**** Recorded information ****

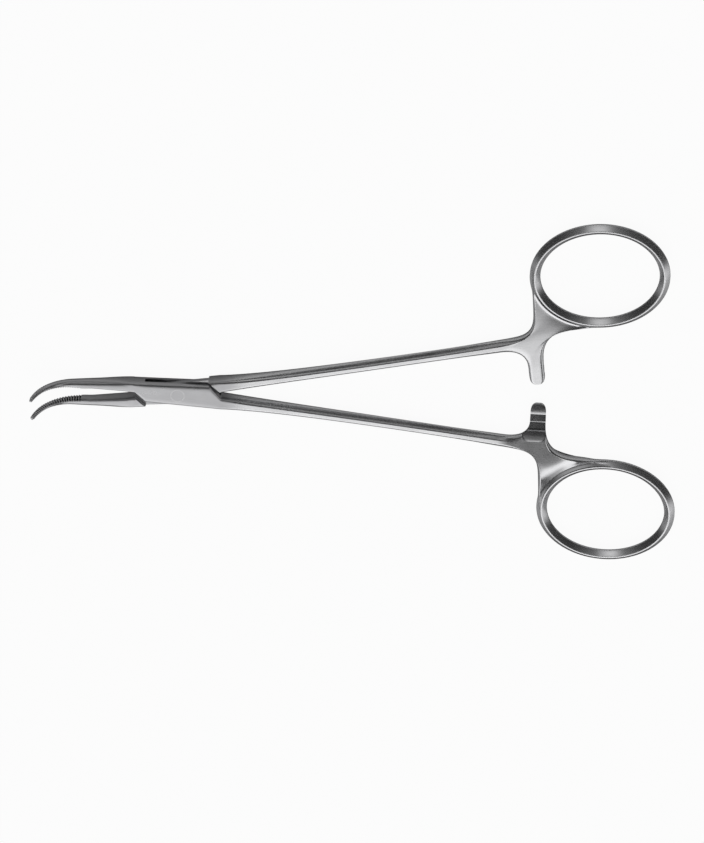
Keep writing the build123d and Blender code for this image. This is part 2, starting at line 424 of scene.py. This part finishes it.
def forge_web(cage, shank, rings, arm, web_tilt, dish_power):
    """Web between shank, ring and arm.

    Its faces fall to the ring's foot, the later the more power the dish has, and its upper face
    may be tilted.
    """
    dish = web_half_thickness - valley_height
    spans = len(web_left) + 1
    heights = [web_half_thickness - dish * (n / spans) ** dish_power for n in range(1, spans)]
    level = [web_half_thickness] * len(arm_fillet)
    left_rim = web_rim(cage, web_left, shank[14], rings[web_first][11], 1, heights)
    right_rim = web_rim(cage, web_right, arm[6], rings[web_last][11], -1, heights)
    fillet_rim = web_rim(cage, arm_fillet, shank[6], arm[14], -1, level)

    # Chains down the free edges, each running on from a loop's side and ending on another's
    loop_side = (0, 15, 14, 13, 12)
    ring_side = (0, 12, 11, 10, 9)
    left_chains = [[shank[n] for n in loop_side]] + left_rim + [[rings[web_first][n] for n in ring_side]]
    right_chains = [arm[4:9]] + right_rim + [[rings[web_last][n] for n in ring_side]]
    fillet_chains = [shank[4:9]] + fillet_rim + [[arm[n] for n in loop_side]]
    for chain_a, chain_b in zip(left_chains, left_chains[1:]):
        cage.skin(chain_b, chain_a)
    cage.skin_all(right_chains)
    cage.skin_all(fillet_chains)

    # Faces: rows blended between the four sides, of which one runs round the shank's end, the
    # fillet and the arm's root
    for top in (True, False):
        end = 0 if top else 4
        ring_row = [rings[step][0 if top else 9] for step in range(web_first, web_last + 1)]
        shank_row = shank[0:5] if top else shank[12:7:-1]
        arm_row = arm[0:5] if top else arm[12:7:-1]
        root_row = shank_row + [chain[end] for chain in fillet_rim] + arm_row
        left_side = [chain[end] for chain in left_chains]
        right_side = [chain[end] for chain in right_chains]
        root = [cage.point(index) for index in root_row]
        ring = [cage.point(index) for index in ring_row]
        rows = [root_row]
        for n in range(1, spans):
            v = n / spans
            inner = []
            for m in range(1, len(root) - 1):
                u = m / (len(root) - 1)
                ruled = root[m].lerp(ring[m], v)
                sides = cage.point(left_side[n]).lerp(cage.point(right_side[n]), u)
                corners = root[0].lerp(root[-1], u).lerp(ring[0].lerp(ring[-1], u), v)
                inner.append(ruled + sides - corners)
            rows.append([left_side[n]] + cage.add(inner) + [right_side[n]])
        cage.skin_all(rows + [ring_row])
        if top:
            for index in {index for row in rows for index in row}:
                x, y, z = cage.points[index]
                cage.points[index] = (x, y, z + web_tilt * (min(y, web_tilt_end_y) - web_tilt_y))


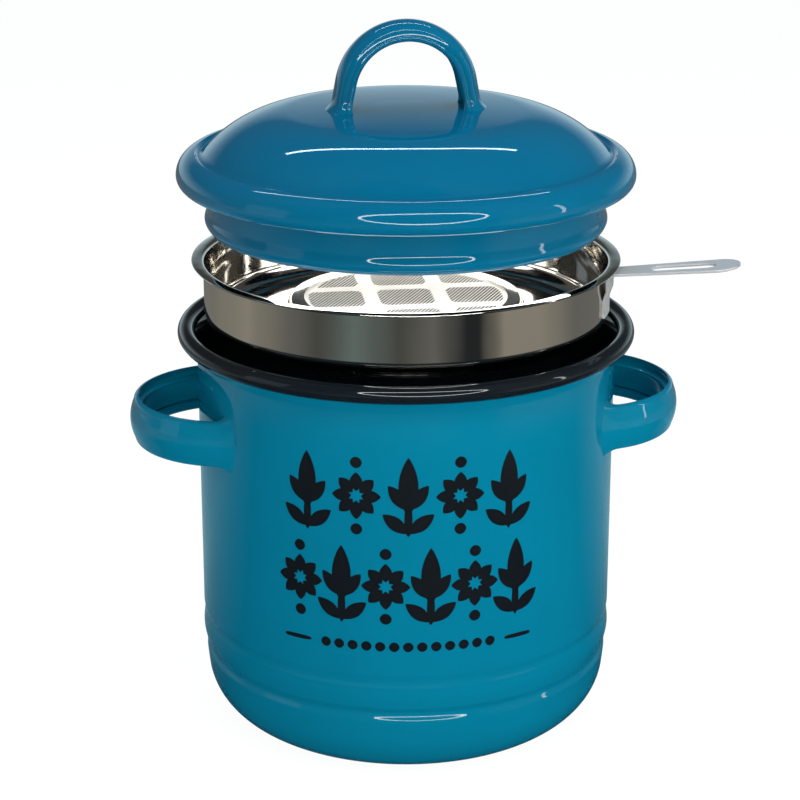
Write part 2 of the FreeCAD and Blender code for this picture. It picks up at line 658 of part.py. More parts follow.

****

**Task description**.
Report the number of lines that contain "this", with no other words.

**Solution to the problem**.
2